As will become clear, I hold that Aristotle’s syllogisms are not primarily mental processes but linguistic actions. For the time being, no harm will be done in tracing Halper’s account of the workings of syllogisms, considered as mental inferences.
Patterson 2002, Malink 2013, Vecchio, 2016. Vecchio’s main innovation is to show how the use of obversion is both consistent with Aristotelian semantics and metaphysics, and allows for the resolution of some problems remaining on Malink’s account.
This is the gist of Metaphysics Z 6: a substance (that which is) and the what is it (that which is the object of knowledge) are one and the same. Otherwise, what is known would be a conceptual entity, and not the thing known.

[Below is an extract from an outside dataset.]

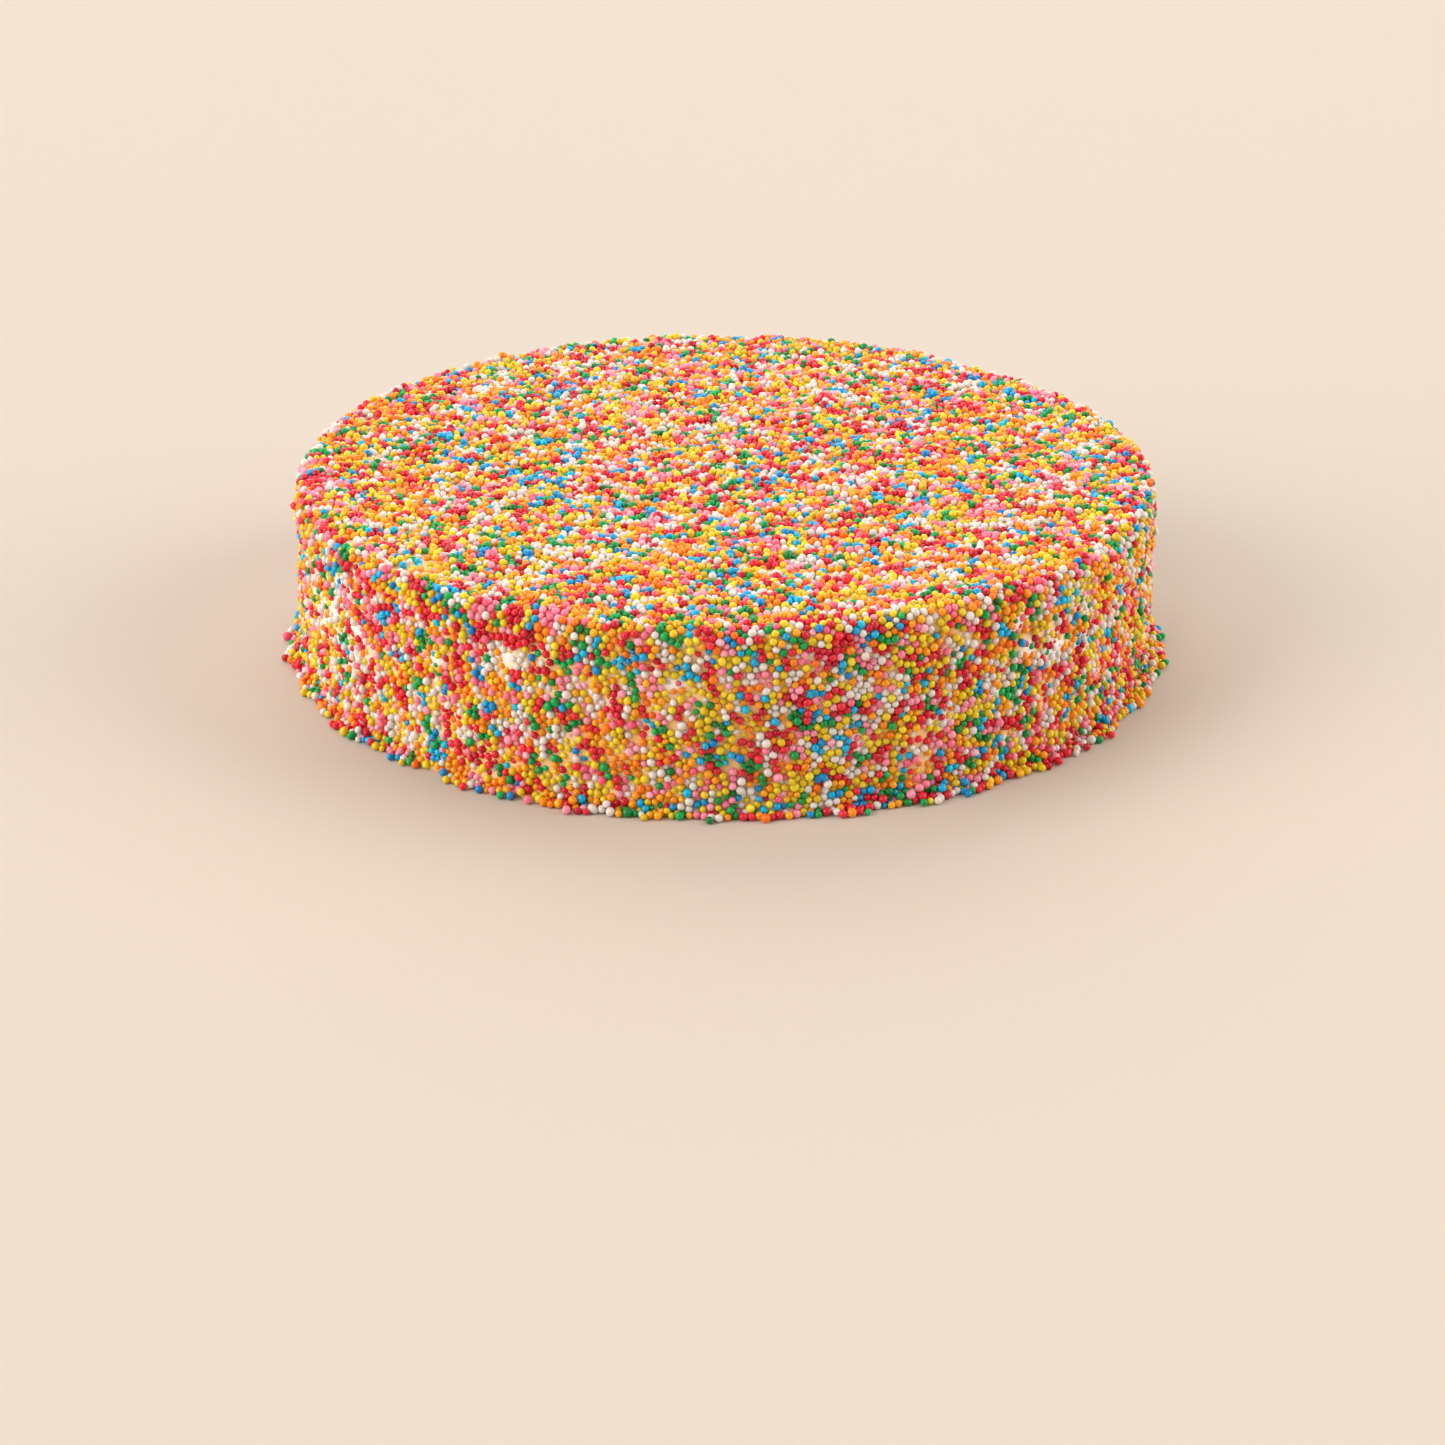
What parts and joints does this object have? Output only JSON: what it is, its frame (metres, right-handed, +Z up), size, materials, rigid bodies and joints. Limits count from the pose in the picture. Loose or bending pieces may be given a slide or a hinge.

Ἡ μὲν οὖν τῶν ἀδιαιρέτων νόησις ἐν τούτοις περὶ ἃ οὐκ ἔστι τὸ ψεῦδος, ἐν οἷς δὲ καὶ τὸ ψεῦδος καὶ τὸ ἀληθές σύνθεσίς τις ἤδη νοημάτων ὥσπερ ἓν ὄντων ἀλλ’ οὖν ἔστι γε οὐ μόνον τὸ ψεῦδος ἢ ἀληθὲς ὅτι λευκὸς Κλέων ἐστίν, ἀλλὰ καὶ ὅτι ἦν ἢ ἔσται. τὸ δὲ ἓν ποιοῦν ἕκαστον, τοῦτο ὁ νοῦς. “The thinking of indivisibles is found in those cases where falsehood is impossible: where the alternative of true or false applies, there we always find a sort of combining of objects of thought in a quasi-unity… . However that may be, there is not only the true or false assertion that Cleon is white but also the true or false assertion that he was or will be white. In each and every case that which unifies is thought” (Revised Oxford Translation), DA 43026–8, b4–6. Note the it is nous that unifies the νοημάτα; a proposition does not itself subsist as a νόημα.